▶ DATA EXTRACT:

——————————

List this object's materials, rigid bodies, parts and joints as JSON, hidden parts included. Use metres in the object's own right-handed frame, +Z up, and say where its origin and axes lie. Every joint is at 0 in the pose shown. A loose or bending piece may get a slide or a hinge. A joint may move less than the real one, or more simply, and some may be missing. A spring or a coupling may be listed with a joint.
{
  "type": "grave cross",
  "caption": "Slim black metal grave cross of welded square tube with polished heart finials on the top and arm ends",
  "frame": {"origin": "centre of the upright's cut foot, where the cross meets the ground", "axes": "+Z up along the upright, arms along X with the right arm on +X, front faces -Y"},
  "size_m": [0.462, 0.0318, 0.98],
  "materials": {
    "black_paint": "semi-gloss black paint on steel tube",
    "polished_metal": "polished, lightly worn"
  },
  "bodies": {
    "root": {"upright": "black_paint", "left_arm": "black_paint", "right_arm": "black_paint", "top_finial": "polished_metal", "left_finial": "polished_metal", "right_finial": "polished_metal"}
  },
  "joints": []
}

——————————

▶ SHORT PROBLEM:
Type out the whole listing above again, exactly as it stands.

▶ ANSWER TO THE EXERCISE:
List this object's materials, rigid bodies, parts and joints as JSON, hidden parts included. Use metres in the object's own right-handed frame, +Z up, and say where its origin and axes lie. Every joint is at 0 in the pose shown. A loose or bending piece may get a slide or a hinge. A joint may move less than the real one, or more simply, and some may be missing. A spring or a coupling may be listed with a joint.
{
  "type": "grave cross",
  "caption": "Slim black metal grave cross of welded square tube with polished heart finials on the top and arm ends",
  "frame": {"origin": "centre of the upright's cut foot, where the cross meets the ground", "axes": "+Z up along the upright, arms along X with the right arm on +X, front faces -Y"},
  "size_m": [0.462, 0.0318, 0.98],
  "materials": {
    "black_paint": "semi-gloss black paint on steel tube",
    "polished_metal": "polished, lightly worn"
  },
  "bodies": {
    "root": {"upright": "black_paint", "left_arm": "black_paint", "right_arm": "black_paint", "top_finial": "polished_metal", "left_finial": "polished_metal", "right_finial": "polished_metal"}
  },
  "joints": []
}